Turner v. Citizens' Bank of Hickory Ridge

9 S.W.2d 23 | Ark. | 1928

STATEMENT OF FACTS.

Citizens' Bank of Hickory Ridge instituted this action in the circuit court of Cross County against *587 M. E. Turner and D.C. Evans to recover the sum of $500 and accrued interest, alleged to be due on two promissory notes given by the defendant Turner to the defendant Evans in payment of a traction engine. The prayer of the complaint also is that the sum adjudged to be due shall be a lien upon the traction engine.

The defendant M. E. Turner filed a motion to dismiss the complaint, and, as grounds therefor, set up a state of facts substantially as follows: Said bank instituted an action upon they same promissory notes against the defendants in the circuit court of Craighead County for the Jonesboro District. Judgment for $500, the amount alleged to be due on the promissory notes sued on, and the accrued interest, was asked against the defendants, and the prayer of the complaint also was that the judgment be a lien on the traction engine. In that suit the defendants denied the allegations of the complaint, and further alleged that the defendant M. E. Turner entered into a contract with D.C. Evans to purchase a traction engine from him, which contract is in writing, and is made an exhibit to the answer. The contract recited a consideration of $600, $100 of which was paid in cash and the balance was evidenced by two promissory notes of $250 each, being the notes sued on. The defendant Turner alleged facts which, if true, showed that the engine was defective and its condition materially different from that represented when the contract of purchase was entered into between the parties. Turner also alleged that the plaintiff bank knew of the false representations made by Evans to Turner to induce the latter to purchase the engine.

Over the objection of the defendant, the plaintiff was permitted to dismiss the action in the circuit court of Craighead County for the Jonesboro District, and plaintiff subsequently brought it in the circuit court of Cross County. The notes sued on were introduced in evidence, and it was also shown that they had been transferred in due course of business by D.C. Evans to Citizens' Bank of Hickory Ridge. The court overruled *588 the motion of the defendant Turner to dismiss the complaint, and rendered judgment against him in favor of the bank for the sum of $500 and the accrued interest. The defendant M. E. Turner has appealed from this judgment. (after stating the facts). Counsel for the defendant Turner earnestly insist that the circuit court erred in overruling his motion to dismiss the complaint. Counsel for defendant contend that the answer of the defendant to the suit instituted against him in the circuit court of Craighead County was also a counter claim, and that the court erred in dismissing the cause of action. Counsel contend that, although the matter set up in his counterclaim constituted a defense to plaintiff's cause of action, it was also of a nature that entitled defendant to affirmative relief, and that the plaintiff could not affect the right of the defendant to a trial on his counterclaim by a dismissal of its complaint. They rely upon the principles decided in Lay v. Collins, 74 Ark. 536,86 S.W. 281, and Church v. Jones, 167 Ark. 326,268 S.W. 7, and other cases of like import.

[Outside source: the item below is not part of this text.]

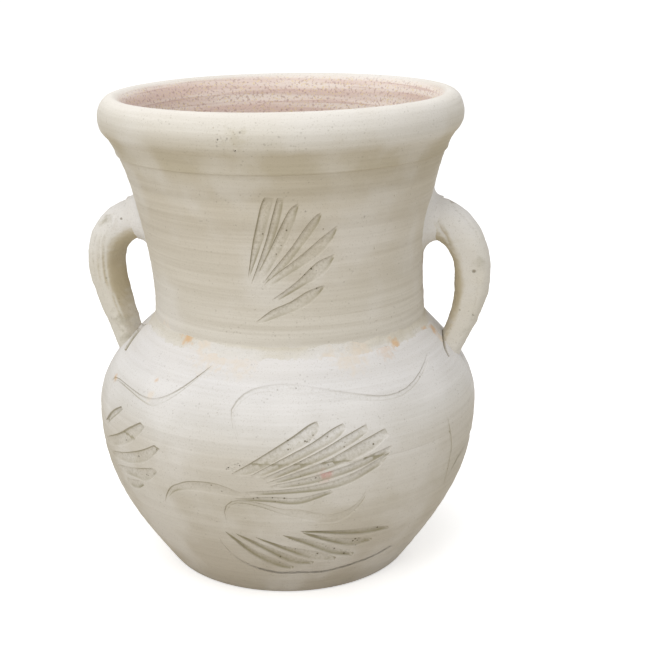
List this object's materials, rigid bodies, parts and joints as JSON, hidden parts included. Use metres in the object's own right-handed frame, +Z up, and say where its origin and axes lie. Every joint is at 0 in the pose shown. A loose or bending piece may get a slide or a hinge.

Conceding that counsel for the defendant is right as to the law on this branch of the case, still the court did not err in refusing to sustain his motion to dismiss the complaint. It appears from the record that the circuit court of Craighead County for the Jonesboro District dismissed the whole cause of action in that court, and this included what the defendant Turner called his counterclaim. If the court erred in dismissing the cause of action, the remedy of the defendant Turner was to appeal from the judgment. He could not allow a judgment to be entered dismissing the cause without prejudice, and then plead it in bar of a subsequent action. The judgment of the circuit court was that the cause of action should be dismissed without prejudice, and this was tantamount to holding that the plaintiff could take *589 a nonsuit, and that he had the right to bring a subsequent suit on the same cause of action.

At most, it could only be said that the judgment of the circuit court dismissing the cause of action in toto was erroneous. In doing this the court did not regard the plea of the defendant Turner as a counterclaim. To be such, it must amount to an independent cause of action which the defendant, if he had not been sued, might have enforced as plaintiff against the bank. The circuit court had jurisdiction to determine that the plea of the defendant Turner was not a counterclaim by allowing the cause of action to be dismissed; and, as above stated, if Turner thought the judgment was erroneous, he should have appealed from it. Not having done so, he is bound by the terms of the judgment, and cannot in a subsequent action have it reviewed. It follows that the judgment of the circuit court in refusing to dismiss the complaint of the plaintiff was correct.

The notes sued on were introduced in evidence, and the record shows that they were duly transferred to the plaintiff bank. Hence the court correctly rendered judgment in favor of the bank against Turner on the notes. Therefore the judgment will be affirmed.